As a field technician for the 2015 New England Regional Grassland Bird Survey, Neil received a list of 10 special interest species to identify and 150 survey points to be located using GPS coordinates. Each site was to be visited twice, for a total of 300 visits, between May 27 and July 7, with the two visits separated by at least 10-14 days.

She noted birds she detected within a 50- and 100-meter radius of each survey point, charting her findings with symbols identifying the species, sex and position within the site.

When she arrived in my dooryard June 24, Neil was pleased to have found eight of the 10 species on her list, including her first horned lark of the season, three northern harriers, bobolinks and American kestrels. She also found the eastern meadowlark, vesper sparrow, savannah sparrow and killdeer. The upland sandpiper and grasshopper sparrow were the two species on the list she did not locate.
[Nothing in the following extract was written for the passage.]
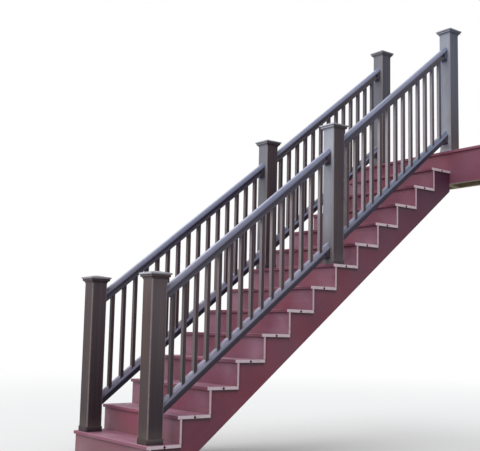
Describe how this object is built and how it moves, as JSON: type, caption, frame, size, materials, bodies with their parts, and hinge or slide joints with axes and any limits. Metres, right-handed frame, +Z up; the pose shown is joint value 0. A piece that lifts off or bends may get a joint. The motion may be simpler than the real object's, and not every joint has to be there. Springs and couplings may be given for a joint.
{
  "type": "deck stairs",
  "caption": "Straight flight of wooden deck stairs with closed risers, notched skirt boards, square newels with caps and raked baluster guards on both sides.",
  "frame": {"origin": "centre of the flat back face of the ledger at the head of the flight, which fastens to a deck", "axes": "+Y the way a person climbs, level, out of the mount face; +X to the climber's right; +Z up"},
  "size_m": [1.79, 3.472, 3.91],
  "materials": {
    "red_composite": "matte weathered composite boards",
    "brown_composite": "satin composite railing",
    "framing_lumber": "rough treated softwood",
    "spacer_grey": "satin composite blocks"
  },
  "bodies": {
    "root": {"stringer_left": "framing_lumber", "stringer_middle": "framing_lumber", "stringer_right": "framing_lumber", "skirt_left": "red_composite", "skirt_right": "red_composite", "tread_01": "red_composite", "tread_02": "red_composite", "tread_03": "red_composite", "tread_04": "red_composite", "tread_05": "red_composite", "tread_06": "red_composite", "tread_07": "red_composite", "tread_08": "red_composite", "tread_09": "red_composite", "tread_10": "red_composite", "tread_11": "red_composite", "tread_12": "red_composite", "tread_13": "red_composite", "risers": "red_composite", "newel_left_bottom": "brown_composite", "newel_left_middle": "brown_composite", "newel_left_top": "brown_composite", "newel_right_bottom": "brown_composite", "newel_right_middle": "brown_composite", "newel_right_top": "brown_composite", "newel_caps": "brown_composite", "top_rail_left_lower": "brown_composite", "top_rail_left_upper": "brown_composite", "top_rail_right_lower": "brown_composite", "top_rail_right_upper": "brown_composite", "bottom_rail_left_lower": "brown_composite", "bottom_rail_left_upper": "brown_composite", "bottom_rail_right_lower": "brown_composite", "bottom_rail_right_upper": "brown_composite", "balusters_left_lower": "brown_composite", "balusters_left_upper": "brown_composite", "balusters_right_lower": "brown_composite", "balusters_right_upper": "brown_composite", "rail_spacers": "spacer_grey", "deck_fascia": "red_composite", "rim_joist": "framing_lumber", "foot_cleat": "framing_lumber", "ledger": "framing_lumber", "head_joists": "framing_lumber", "landing_boards": "red_composite"}
  },
  "joints": []
}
As she followed dirt roads and ATV trails into the grasslands of northern Maine, Neil said she got used to being stuck in the mud, but one day she overestimated her ability to get out.

“This was probably about the eight millionth time I’d found myself in such a predicament, but until this day, I’d always been able to maneuver a way out by putting sticks or whatever under my tires,” she wrote on a blog for friends and family. “Alas, not this time! I ended up calling AAA, and a wonderful fellow came and pulled me out. He had a really hard time finding where I was, but he did eventually find me — alone and in a prairie with no real road around whatsoever! As you can imagine, he was a bit surprised to find a car out there.”
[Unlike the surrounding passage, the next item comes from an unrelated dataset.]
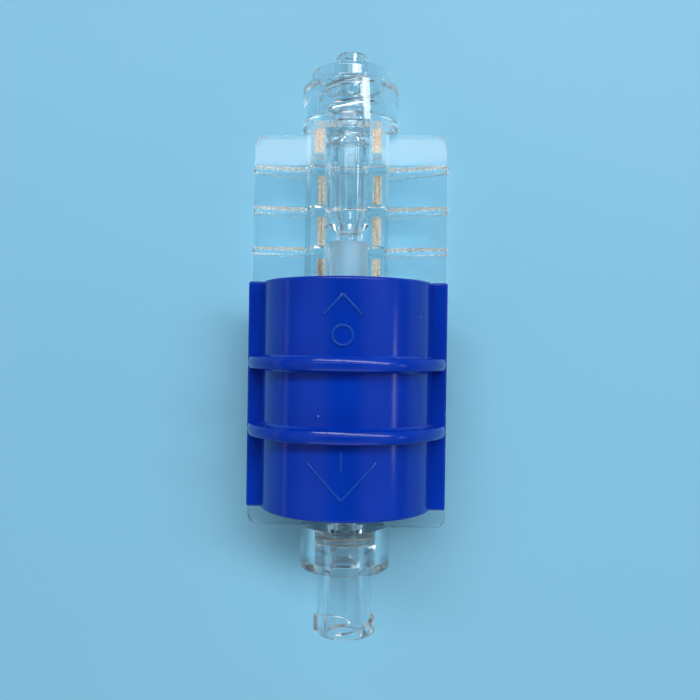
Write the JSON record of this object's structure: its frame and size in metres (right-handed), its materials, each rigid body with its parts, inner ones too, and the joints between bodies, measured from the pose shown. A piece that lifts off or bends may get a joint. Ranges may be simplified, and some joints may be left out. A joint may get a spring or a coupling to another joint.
{
  "type": "inline luer slide valve",
  "caption": "Clear in-line tube valve with luer lock ends, a winged body and a blue sliding cover whose roller pinches a soft silicone tube shut.",
  "frame": {"origin": "centre of the footprint, on the plane that the feet of the back ribs stand on", "axes": "+Y along the flow axis from the inlet to the outlet, +Z out of the front, through the slider, +X to the right seen from the front"},
  "size_m": [0.0252, 0.073, 0.0193],
  "materials": {
    "clear_plastic": "polished, clear polycarbonate",
    "clear_bonded": "polished, clear polycarbonate",
    "silicone": "satin, milky translucent silicone",
    "seal": "satin silicone",
    "mesh": "woven monofilament",
    "blue_plastic": "semi-gloss, moulded ABS",
    "white_plastic": "smooth acetal",
    "steel": "drawn pin"
  },
  "bodies": {
    "housing": {"side_wings": "clear_plastic", "channel_box": "clear_plastic", "grip_ribs": "clear_plastic", "inlet_socket": "clear_plastic", "outlet_core": "clear_bonded", "pinch_tube": "silicone", "inlet_nozzle": "clear_bonded", "strainer_disc": "mesh", "inlet_seal": "seal", "inlet_hub": "clear_bonded", "inlet_lugs": "clear_bonded"},
    "collar": {"lock_collar": "clear_bonded", "collar_thread": "clear_bonded"},
    "slider": {"slider_cover": "blue_plastic", "side_rails": "blue_plastic", "grip_bands": "blue_plastic", "guide_legs": "blue_plastic", "direction_marks": "blue_plastic"},
    "axle": {"roller_axle": "steel"},
    "roller": {"pinch_roller": "white_plastic"}
  },
  "joints": [
    {"name": "slider_travel", "type": "slide", "parent": "housing", "child": "slider", "axis": [0, 1, 0], "range_m": [0, 0.0185]},
    {"name": "pinch_drop", "type": "slide", "parent": "slider", "child": "axle", "axis": [0, 0, -1], "range_m": [0, 0.00365], "deforming": ["pinch_tube"]},
    {"name": "roller_spin", "type": "hinge", "parent": "axle", "child": "roller", "pos_m": [0, -0.0125, 0.01195], "axis": [1, 0, 0], "range_deg": [-465, 0]},
    {"name": "collar_spin", "type": "hinge", "parent": "housing", "child": "collar", "pos_m": [0, 0.0305, 0.0068], "axis": [0, 1, 0], "continuous": true}
  ],
  "couplings": [
    {"joint": "pinch_drop", "follows": "slider_travel", "ratio": 0.1973},
    {"joint": "roller_spin", "follows": "slider_travel", "rad_per_m": -434.78}
  ]
}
Her “crazy muddy” car drew attention thereafter, especially in the Wal-Mart parking lot, where she liked to sit and read. “Ohhh, someone’s been mudding!” a passerby remarked.
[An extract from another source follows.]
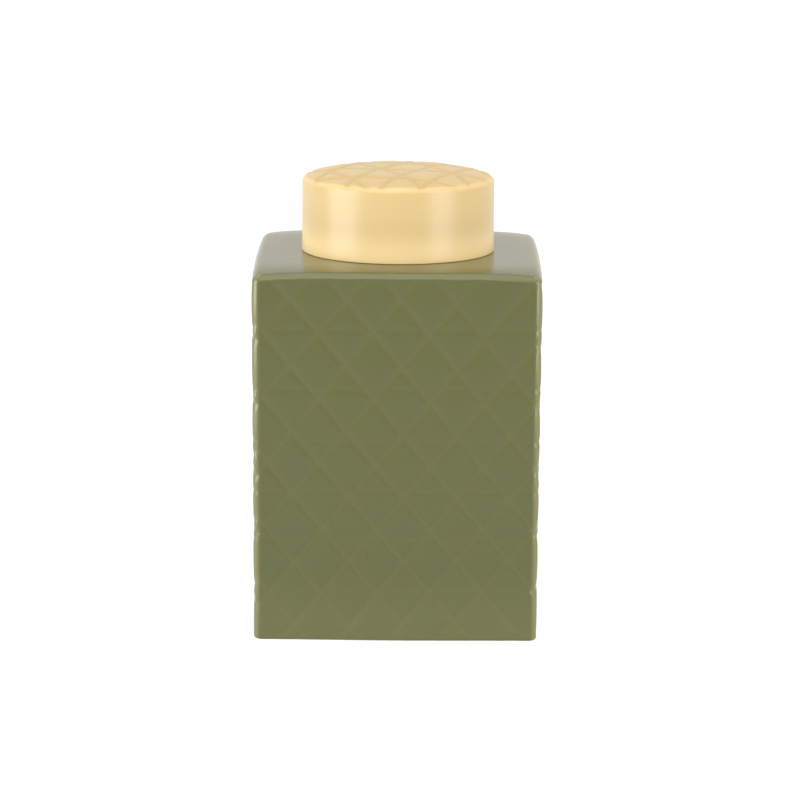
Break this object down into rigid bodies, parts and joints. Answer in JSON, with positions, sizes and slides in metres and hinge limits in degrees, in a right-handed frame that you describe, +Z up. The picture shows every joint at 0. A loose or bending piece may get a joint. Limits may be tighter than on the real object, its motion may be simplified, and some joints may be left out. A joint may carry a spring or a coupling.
{
  "type": "ceramic jar",
  "caption": "Square glazed ceramic canister with bowed quilted sides, a round neck with a seal band and a slip-over domed cap lid that lifts off.",
  "frame": {"origin": "middle of the square foot, on the surface that the jar stands on", "axes": "+Z up along the axis of the neck and the lid, -Y out of the front face, +X to the right of someone who looks at the front"},
  "size_m": [0.12, 0.12, 0.1893],
  "materials": {
    "green_glaze": "satin olive green glaze over slip-cast earthenware",
    "yellow_glaze": "satin pale yellow glaze over slip-cast earthenware",
    "clear_silicone": "milky translucent silicone"
  },
  "bodies": {
    "jar": {"jar_body": "green_glaze", "seal_band": "clear_silicone"},
    "cap": {"lid": "yellow_glaze"}
  },
  "joints": [
    {"name": "lid_lift", "type": "slide", "parent": "jar", "child": "cap", "axis": [0, 0, 1], "range_m": [0, 0.06]}
  ]
}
“I doubt it’s usual for people to go on a lot of these roads frequently (if at all), so I’ve had several landowners ask me what I’m doing, why I was there before,” Neil wrote, after making her second round of visits to the sites. “Luckily, they’ve all ended up being nice and interested in the project!”

In fact, friendly people, along with beautiful landscapes and dense forests, were among her best memories of Aroostook County.

“I loved northern Maine,” she said, recalling people who welcomed her in with offers of food and showers, especially appreciated because she slept in her car when she was unable to find a campground.

“And I learned to be careful of moose,” she added, impressed that she had seen more than a few, as well as a couple of bears, groundhogs, deer, fox and a porcupine who made her wait while it crossed the road in front of her car.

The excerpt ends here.